Methods and systems of the present disclosure may replace qubits into a quantum circuit after a vacancy has been identified. In some cases, the qubit is an atomic qubit. In some cases, the qubit is atom trapped in a spatially distinct optical trapping site. Examples presented herein may be recite qubits comprising neutral atoms; however, the methods and systems herein may be combined with various types of qubits.

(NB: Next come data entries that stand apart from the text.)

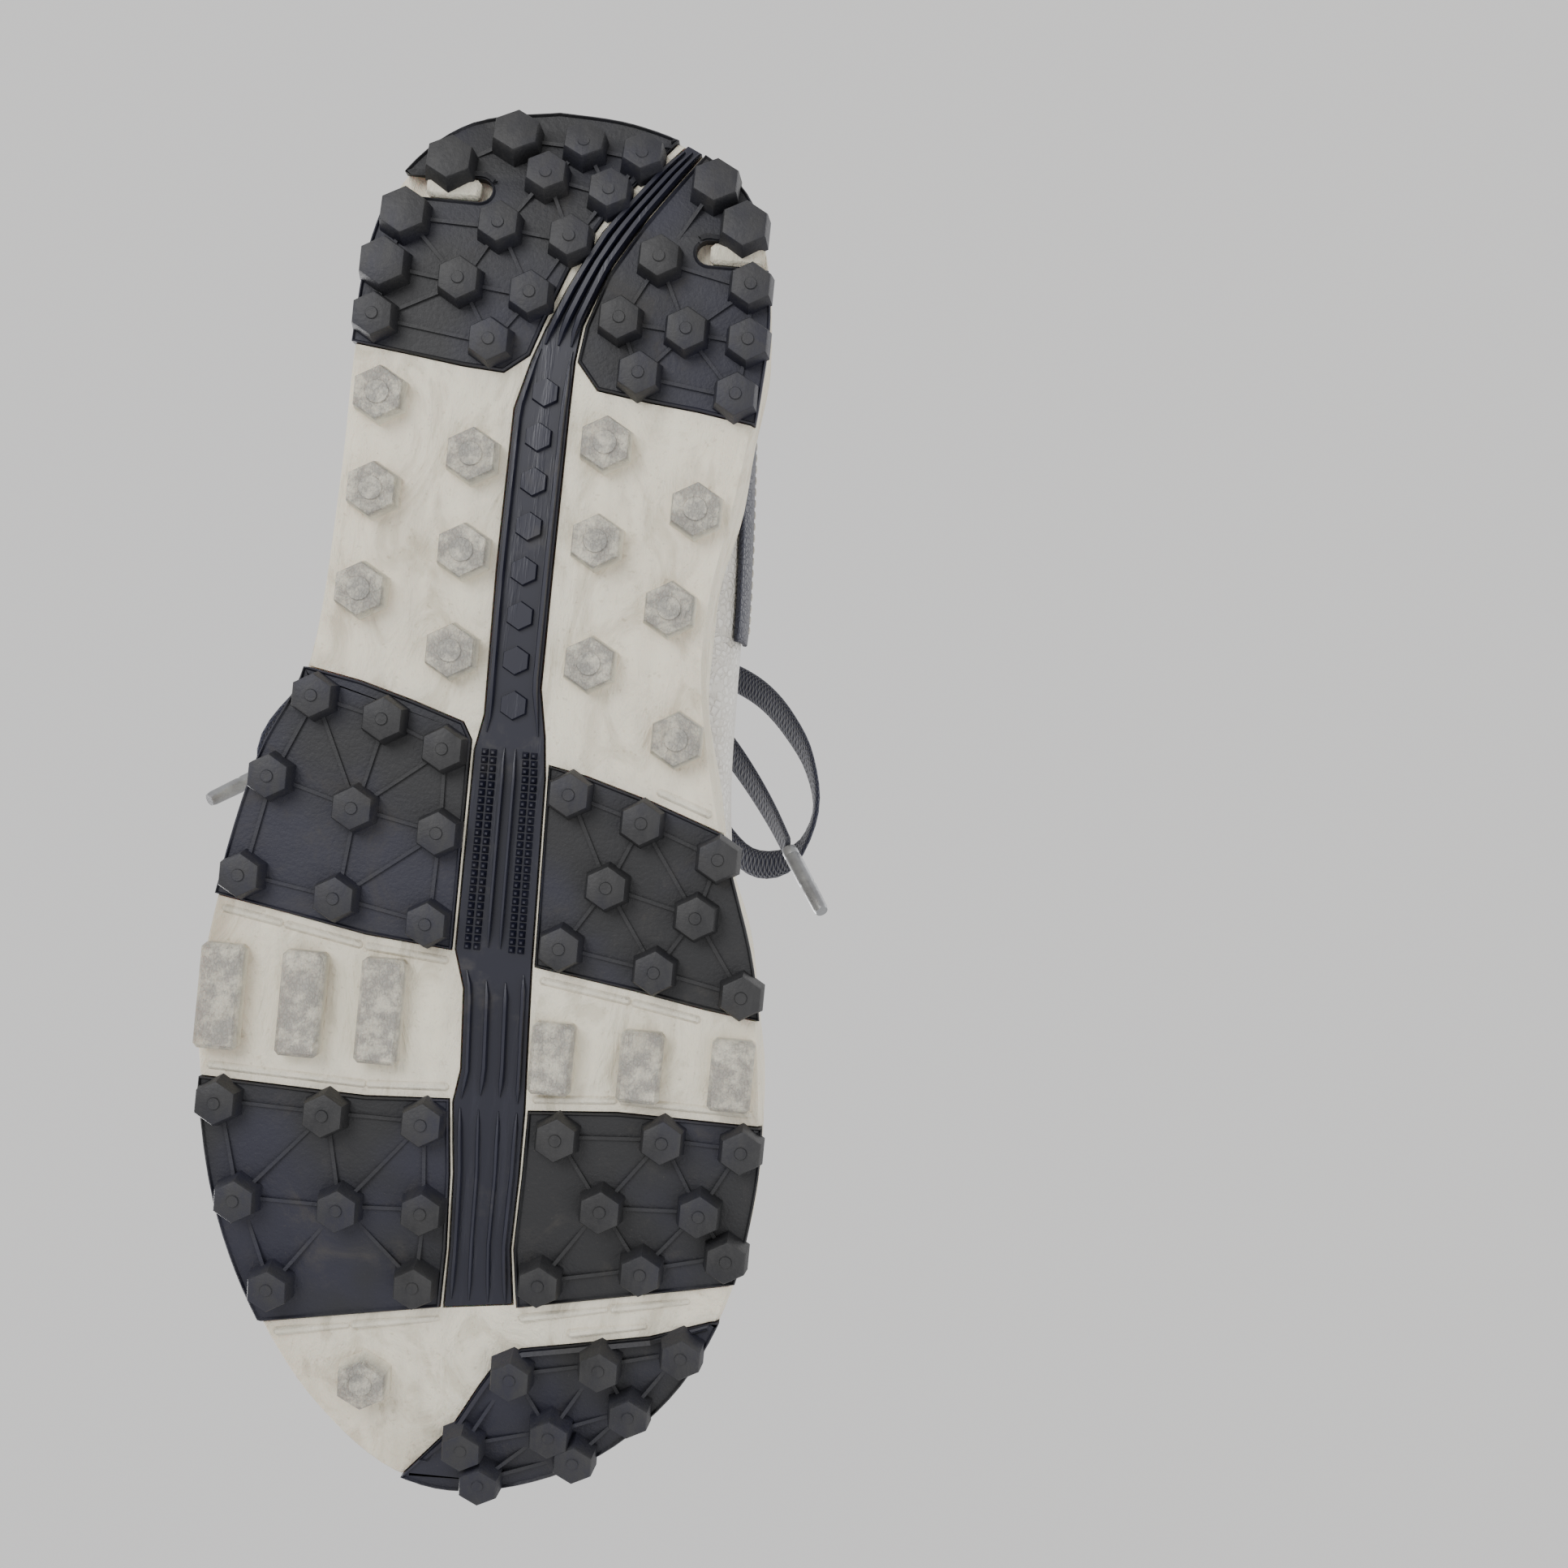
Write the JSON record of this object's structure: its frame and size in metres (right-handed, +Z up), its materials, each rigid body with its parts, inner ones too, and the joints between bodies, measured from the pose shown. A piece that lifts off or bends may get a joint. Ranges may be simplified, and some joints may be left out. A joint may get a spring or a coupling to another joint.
{
  "type": "golf shoe",
  "caption": "Spikeless golf shoe for the left foot, tied: rubber pods with hexagonal cleats on a foam midsole, under a stitched low leather upper.",
  "frame": {"origin": "under the middle of the shoe's box (free lace left out), on the ground that the cleats stand on", "axes": "+Z up from the sole to the collar, +Y from the toe to the heel, +X to the outer (lateral) side of this left shoe"},
  "size_m": [0.1473, 0.2996, 0.1283],
  "materials": {
    "sole_foam": "moulded cream-white foam, slightly yellowed at the glue lines",
    "pod_rubber": "matte moulded rubber with engraved joining lines",
    "moulded_spine": "satin moulded, knurled patches",
    "white_leather": "smooth coated, double stitched",
    "navy_leather": "smooth coated, double stitched in white",
    "navy_cloth": "woven",
    "board": "fibre board",
    "lace": "braided flat lace",
    "eyelet": "satin enamel",
    "aglet": "satin"
  },
  "bodies": {
    "rear": {"aglet_lateral": "aglet", "aglet_medial": "aglet", "ball_pod_lateral": "pod_rubber", "ball_pod_medial": "pod_rubber", "collar_padding": "navy_cloth", "eyelet_lateral_1": "eyelet", "eyelet_lateral_2": "eyelet", "eyelet_lateral_3": "eyelet", "eyelet_lateral_4": "eyelet", "eyelet_lateral_5": "eyelet", "eyelet_medial_1": "eyelet", "eyelet_medial_2": "eyelet", "eyelet_medial_3": "eyelet", "eyelet_medial_4": "eyelet", "eyelet_medial_5": "eyelet", "eyestay_lateral": "white_leather", "eyestay_medial": "white_leather", "heel_counter": "board", "heel_foxing": "navy_leather", "heel_pod_lateral": "pod_rubber", "heel_pod_medial": "pod_rubber", "lace_end_lateral": "lace", "lace_end_medial": "lace", "lace_knot": "lace", "lace_loop_lateral": "lace", "lace_loop_medial": "lace", "lace_run": "lace", "midsole": "sole_foam", "quarter_lateral": "white_leather", "quarter_lining": "navy_cloth", "quarter_medial": "white_leather", "shank_spine": "moulded_spine", "sockliner": "navy_cloth", "strobel_board": "board", "vamp": "white_leather", "vamp_lining": "navy_cloth"},
    "forefoot": {"fore_pod_lateral": "pod_rubber", "fore_pod_medial": "pod_rubber", "toe_pod": "pod_rubber", "toe_cap": "white_leather", "toe_puff": "board"},
    "tongue": {"tongue": "navy_cloth"}
  },
  "joints": [
    {"name": "forefoot_flex", "type": "hinge", "parent": "rear", "child": "forefoot", "pos_m": [-0.00035, -0.0473, 0.024], "axis": [-1, 0, 0], "range_deg": [0, 25], "stiffness_Nm_per_rad": 1.5, "springref_deg": -2.86, "deforming": ["midsole", "shank_spine", "vamp", "vamp_lining", "strobel_board", "sockliner"]},
    {"name": "tongue_tilt", "type": "hinge", "parent": "rear", "child": "tongue", "pos_m": [-0.00035, -0.0343, 0.078], "axis": [-1, 0, 0], "range_deg": [0, 10], "stiffness_Nm_per_rad": 0.2, "springref_deg": -5.73}
  ]
}
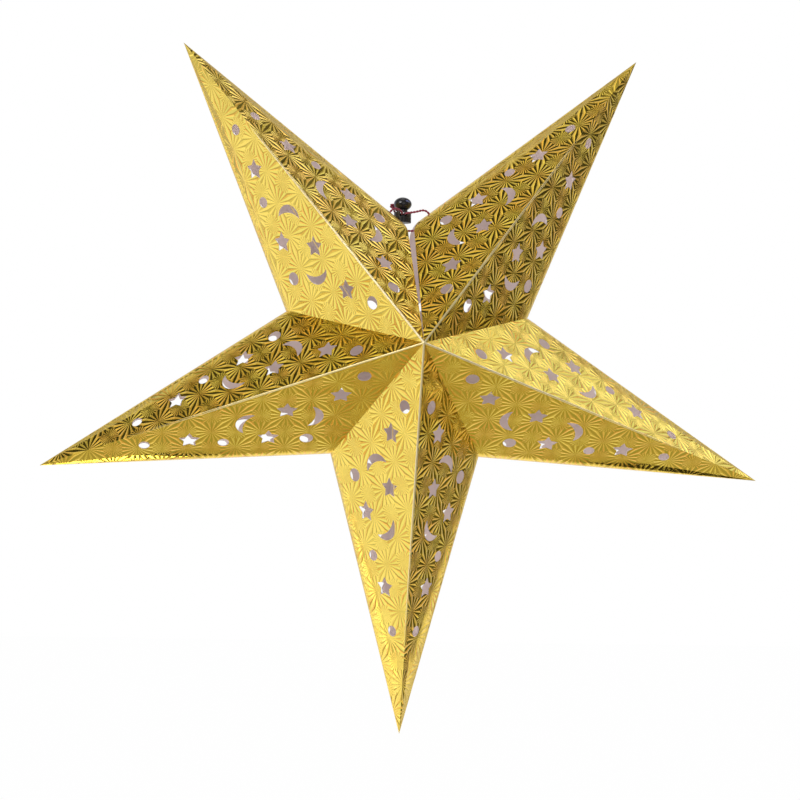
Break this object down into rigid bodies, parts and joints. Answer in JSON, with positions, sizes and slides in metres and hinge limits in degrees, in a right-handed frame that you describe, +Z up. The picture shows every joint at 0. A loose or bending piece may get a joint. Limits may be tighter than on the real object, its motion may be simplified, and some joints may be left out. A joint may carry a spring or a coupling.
{
  "type": "folding star lantern",
  "caption": "Five-pointed hanging star lantern folded from gold foil card with punched star, moon and dot holes, closed by a drawcord with a sliding cord lock.",
  "frame": {"origin": "hanging point, in the notch between the two upper points, where the side edges of the two cards meet on the star's middle plane", "axes": "+Z up, away from the star's centre; the star lies in the XZ plane with its front towards -Y; +X to the right seen from the front"},
  "size_m": [0.597, 0.23, 0.5659],
  "materials": {
    "foil_card": "gold metallised film embossed with starbursts outside, uncoated grey-mauve paper inside",
    "cord": "twisted maroon cord",
    "lock_barrel": "moulded black plastic, ribbed",
    "lock_button": "moulded black plastic, polished",
    "spring_wire": "drawn steel wire"
  },
  "bodies": {
    "star": {"point_upper_left": "foil_card", "point_lower_left": "foil_card", "point_bottom": "foil_card", "point_lower_right": "foil_card", "point_upper_right": "foil_card", "tie_cord": "cord", "cord_lock_barrel": "lock_barrel", "cord_lock_spring": "spring_wire"},
    "button": {"cord_lock_button": "lock_button"}
  },
  "joints": [
    {"name": "button_press", "type": "slide", "parent": "star", "child": "button", "axis": [0, 0, -1], "range_m": [0, 0.0012], "stiffness_N_per_m": 1500, "springref_m": -0.002, "deforming": ["cord_lock_spring"]}
  ]
}
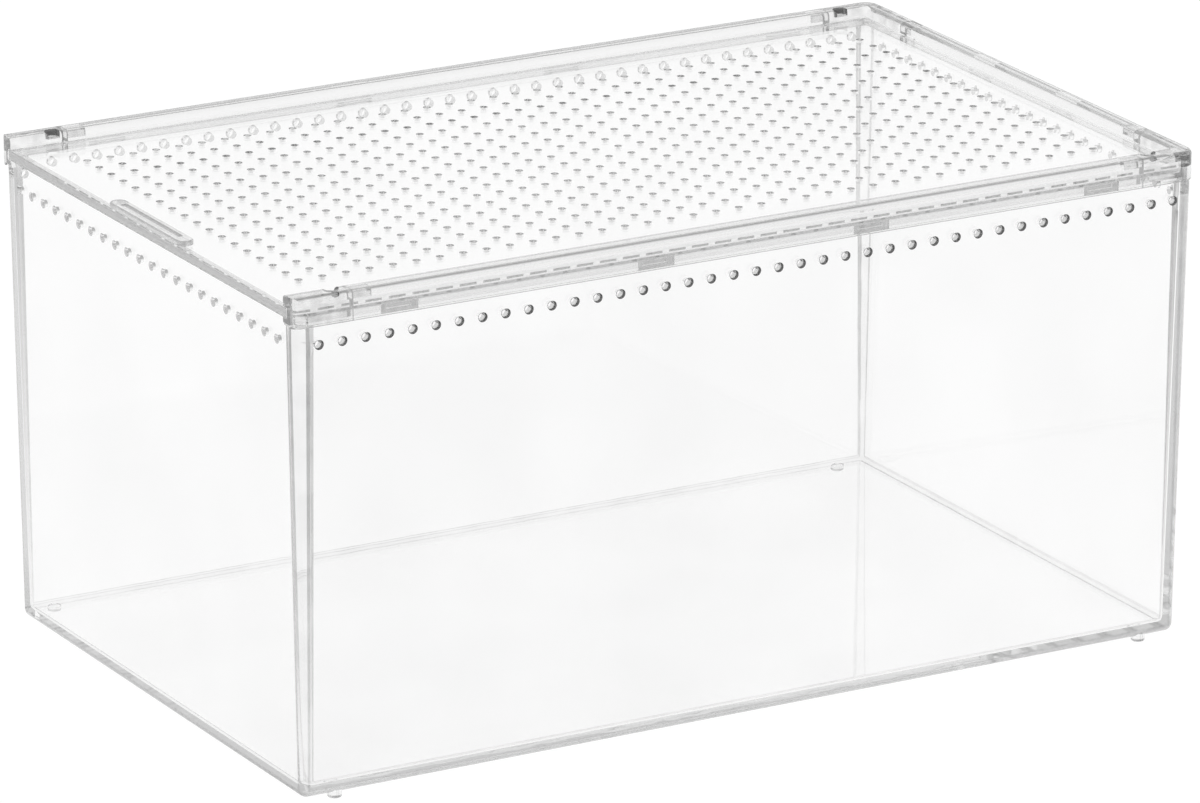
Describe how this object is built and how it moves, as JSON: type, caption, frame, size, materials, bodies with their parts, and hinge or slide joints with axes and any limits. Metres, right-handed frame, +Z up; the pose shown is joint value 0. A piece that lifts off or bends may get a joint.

In some cases, methods and systems of the present disclosure may replace atoms into an array after a vacancy has been identified. In some cases, individual atoms may be moved from a filled site to an empty site using an optical tweezer. An optical tweezer may be formed from crossed acousto-optical deflectors. In some cases, an array of optical trapping sites may comprise a first array and a second array distinct from the first array. The first array may comprise a science array. The second array may comprise a reservoir array. In some cases, the first array and the second array are physically separated by a distance. In some cases, the first array and the second array are subsets of a single continuous array. To fill a vacancy in an array, an atom replacement operation may comprise moving an atom from a second array to a first array, such as from a reservoir array to a science array. In some cases, once an atom is moved from a second array to a first array, a vacancy is created in the second array. The second array may be refilled from a reservoir optical trap.

An atom replacement operation may be affected by one or more atom movement units. As disclosed here, the systems and methods disclosed herein may use a plurality of arrays of optical traps (e.g., a science array, a reservoir array, an intermediate array, etc.). In some cases, the science array is distinct from the reservoir array. In some cases, the science array is spatially distinct from the reservoir array. For example, the science array may be physically separated from the science array.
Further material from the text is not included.